Article 3655 by Dave Sindelar
Viewing Date: 8-2-2011
Posting Date: 8-17-2011
Directed by John Badham, Arnold Laven, and Jeannot Szwarc
Featuring Rex Harrison, Bill Bixby, Lloyd Bochner
Country: USA
What it is: Anthology series pilot

Rex Harrison presents three short story adaptations on the subject of love. The first involves a shy computer programmer who discovers that the supercomputer he has been working on can write love poetry, and he uses the poems to woo a female co-worker. The second involves a man from the air force who meets and falls in love with a movie usherette, unaware that the woman has a secret. The third involves a French shopkeeper who agrees to help an American painter who loves the shopkeeper’s daughter to sell his paintings… especially when he sees the painter has made a stunning copy of a Watteau.
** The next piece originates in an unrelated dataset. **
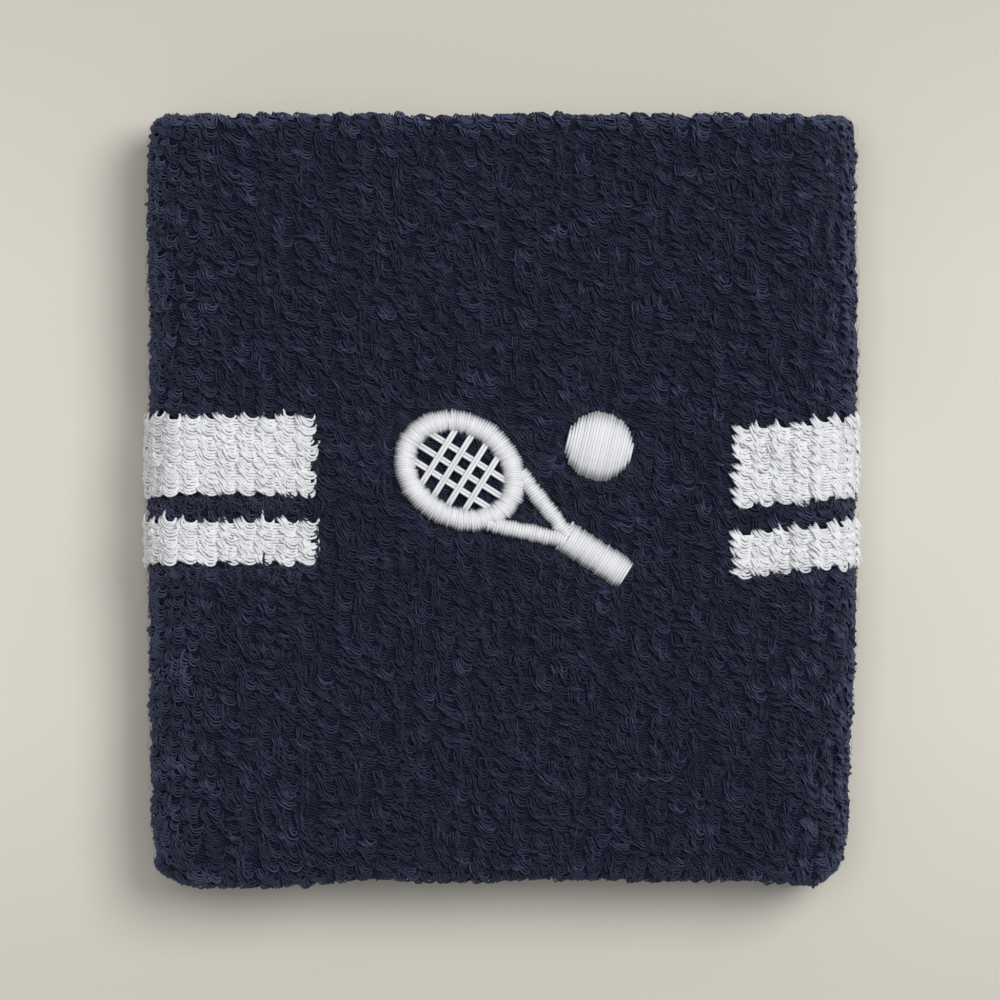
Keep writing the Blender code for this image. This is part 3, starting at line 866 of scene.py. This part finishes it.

I always feel a bit antsy when I’m watching a movie anthology that isn’t specifically geared to the genres; I’m always a little afraid that it will turn out to be a false lead and have no fantastic content. However, in this one, two of the stories do hinge on the genres. The first one features Bill Bixby, and is based on the Kurt Vonnegut Jr. short story EPICAC, and is clearly science fiction; despite a rather far-fetched premise, it’s rather endearing and even moving towards the end. The second is based on a Daphne Du Maurier story called KISS ME AGAIN STRANGER, and given that radio announces early on that a serial killer is on the loose who preys on men from the air force, it’s clear that the second one has some horror touches as well. This one features Leonard Nimoy and Juliet Mills; both do quite well, though Nimoy can’t quite hold on to his British accent. The third (Somerset Maugham’s THE FORTUNATE PAINTER) is likable enough and has some fun performances in it from Lorne Greene, Agnes Moorehead and Alan Hale Jr., but it has no fantastic content, and it is also the one that least fits in with the others, as the theme of love seems more of a side issue than the main focus of the story. Still, overall it’s an interesting combination of stories, and it might have been interesting to see what the series would have been like had the pilot sold.